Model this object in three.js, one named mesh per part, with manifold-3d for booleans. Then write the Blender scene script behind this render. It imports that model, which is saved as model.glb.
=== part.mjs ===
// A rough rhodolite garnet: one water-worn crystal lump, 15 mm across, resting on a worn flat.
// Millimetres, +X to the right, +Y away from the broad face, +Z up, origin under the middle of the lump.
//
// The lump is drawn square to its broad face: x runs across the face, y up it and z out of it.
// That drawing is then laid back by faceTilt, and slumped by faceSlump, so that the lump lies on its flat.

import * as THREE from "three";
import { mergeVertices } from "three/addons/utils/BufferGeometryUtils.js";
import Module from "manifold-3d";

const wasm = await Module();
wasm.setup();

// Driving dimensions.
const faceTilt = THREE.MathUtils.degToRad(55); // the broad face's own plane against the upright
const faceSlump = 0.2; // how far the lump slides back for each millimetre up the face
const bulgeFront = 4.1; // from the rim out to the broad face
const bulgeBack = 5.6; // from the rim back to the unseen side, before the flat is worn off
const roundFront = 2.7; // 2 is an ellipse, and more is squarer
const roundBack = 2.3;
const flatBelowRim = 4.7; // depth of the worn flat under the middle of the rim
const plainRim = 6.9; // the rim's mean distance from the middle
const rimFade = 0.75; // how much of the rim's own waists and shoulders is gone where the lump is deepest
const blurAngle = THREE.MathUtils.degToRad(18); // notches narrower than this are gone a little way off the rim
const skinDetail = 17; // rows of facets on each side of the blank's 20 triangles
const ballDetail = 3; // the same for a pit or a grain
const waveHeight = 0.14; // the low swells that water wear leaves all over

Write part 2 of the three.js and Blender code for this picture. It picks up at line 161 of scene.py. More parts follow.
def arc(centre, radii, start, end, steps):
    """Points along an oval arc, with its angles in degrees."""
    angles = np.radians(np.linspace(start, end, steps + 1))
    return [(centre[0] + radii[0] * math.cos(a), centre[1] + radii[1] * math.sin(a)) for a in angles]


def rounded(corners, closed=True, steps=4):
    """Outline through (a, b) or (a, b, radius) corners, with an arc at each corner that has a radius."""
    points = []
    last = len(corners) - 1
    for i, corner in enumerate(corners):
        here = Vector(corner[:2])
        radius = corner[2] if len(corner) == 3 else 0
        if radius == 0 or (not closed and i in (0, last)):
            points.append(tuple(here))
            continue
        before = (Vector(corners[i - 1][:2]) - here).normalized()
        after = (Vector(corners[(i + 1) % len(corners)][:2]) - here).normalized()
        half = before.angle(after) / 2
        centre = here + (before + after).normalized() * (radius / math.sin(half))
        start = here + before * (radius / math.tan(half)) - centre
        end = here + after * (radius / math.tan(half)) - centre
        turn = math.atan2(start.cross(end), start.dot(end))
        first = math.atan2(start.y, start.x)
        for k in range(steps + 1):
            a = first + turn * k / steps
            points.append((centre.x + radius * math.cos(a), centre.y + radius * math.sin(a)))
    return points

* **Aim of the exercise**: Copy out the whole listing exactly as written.

* **Task result**:
Model this object in three.js, one named mesh per part, with manifold-3d for booleans. Then write the Blender scene script behind this render. It imports that model, which is saved as model.glb.
=== part.mjs ===
// A rough rhodolite garnet: one water-worn crystal lump, 15 mm across, resting on a worn flat.
// Millimetres, +X to the right, +Y away from the broad face, +Z up, origin under the middle of the lump.
//
// The lump is drawn square to its broad face: x runs across the face, y up it and z out of it.
// That drawing is then laid back by faceTilt, and slumped by faceSlump, so that the lump lies on its flat.

import * as THREE from "three";
import { mergeVertices } from "three/addons/utils/BufferGeometryUtils.js";
import Module from "manifold-3d";

const wasm = await Module();
wasm.setup();

// Driving dimensions.
const faceTilt = THREE.MathUtils.degToRad(55); // the broad face's own plane against the upright
const faceSlump = 0.2; // how far the lump slides back for each millimetre up the face
const bulgeFront = 4.1; // from the rim out to the broad face
const bulgeBack = 5.6; // from the rim back to the unseen side, before the flat is worn off
const roundFront = 2.7; // 2 is an ellipse, and more is squarer
const roundBack = 2.3;
const flatBelowRim = 4.7; // depth of the worn flat under the middle of the rim
const plainRim = 6.9; // the rim's mean distance from the middle
const rimFade = 0.75; // how much of the rim's own waists and shoulders is gone where the lump is deepest
const blurAngle = THREE.MathUtils.degToRad(18); // notches narrower than this are gone a little way off the rim
const skinDetail = 17; // rows of facets on each side of the blank's 20 triangles
const ballDetail = 3; // the same for a pit or a grain
const waveHeight = 0.14; // the low swells that water wear leaves all over

Write part 2 of the three.js and Blender code for this picture. It picks up at line 161 of scene.py. More parts follow.
def arc(centre, radii, start, end, steps):
    """Points along an oval arc, with its angles in degrees."""
    angles = np.radians(np.linspace(start, end, steps + 1))
    return [(centre[0] + radii[0] * math.cos(a), centre[1] + radii[1] * math.sin(a)) for a in angles]


def rounded(corners, closed=True, steps=4):
    """Outline through (a, b) or (a, b, radius) corners, with an arc at each corner that has a radius."""
    points = []
    last = len(corners) - 1
    for i, corner in enumerate(corners):
        here = Vector(corner[:2])
        radius = corner[2] if len(corner) == 3 else 0
        if radius == 0 or (not closed and i in (0, last)):
            points.append(tuple(here))
            continue
        before = (Vector(corners[i - 1][:2]) - here).normalized()
        after = (Vector(corners[(i + 1) % len(corners)][:2]) - here).normalized()
        half = before.angle(after) / 2
        centre = here + (before + after).normalized() * (radius / math.sin(half))
        start = here + before * (radius / math.tan(half)) - centre
        end = here + after * (radius / math.tan(half)) - centre
        turn = math.atan2(start.cross(end), start.dot(end))
        first = math.atan2(start.y, start.x)
        for k in range(steps + 1):
            a = first + turn * k / steps
            points.append((centre.x + radius * math.cos(a), centre.y + radius * math.sin(a)))
    return points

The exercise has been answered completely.